What about chore charts?
I make a list in a word document, add clipart and print it out on cardstock. Then I’ll get it laminated and the kids can use dry erase markers on it throughout the year. Cheap, durable, easy.
What if the kids don’t do it?
When you’re first starting out, I would make a big deal about the thing being the kids’ responsibility. My kids do their chores right after school, but if the trash is full at a different time I’ll call my daughter to come and take it out because it’s her responsibility. Or I’ll tell my son, we’re having people over so make sure that you do an extra good job on the bathroom you take care of.
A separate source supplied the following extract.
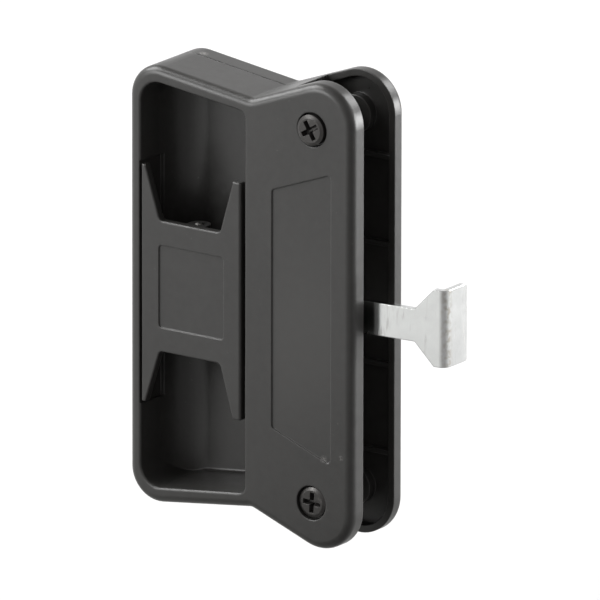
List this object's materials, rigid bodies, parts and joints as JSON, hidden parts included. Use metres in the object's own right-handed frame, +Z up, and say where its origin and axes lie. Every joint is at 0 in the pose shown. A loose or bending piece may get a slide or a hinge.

Also if you’re just starting out I would put chores in your chore draft that bother you if they’re not done so that you’re regularly reminding your kids to do them. (Remind, don’t nag. Just ask them once then move on with your life. You can ask them again in an hour.)
Give out rewards calmly but ostentatiously.
Also see ‘stress less’ above.
What chores did my little kids do?
When my oldest was three we got this cordless vacuum so she could do the front room. I’ll tell you that was the hit toy at my house every single play date. All the three and four year olds wanted to do was vacuum my house.
The little kids like to vacuum, sort laundry, put away the plastic kid dishes out of the dishwasher, wash windows (I would spray cleaner on a paper towel and then hand it to them), and pick up/put away any room in the house. I also let a couple of them fold clean towels. I’d give them a damp rag and let them wash the walls or floors.
I would like to reiterate that when my kids were little, their efforts were not giving me any less work. They did a terrible job. It was for their benefit, not mine.
There are a lot of age appropriate chore lists available on Pinterest as well.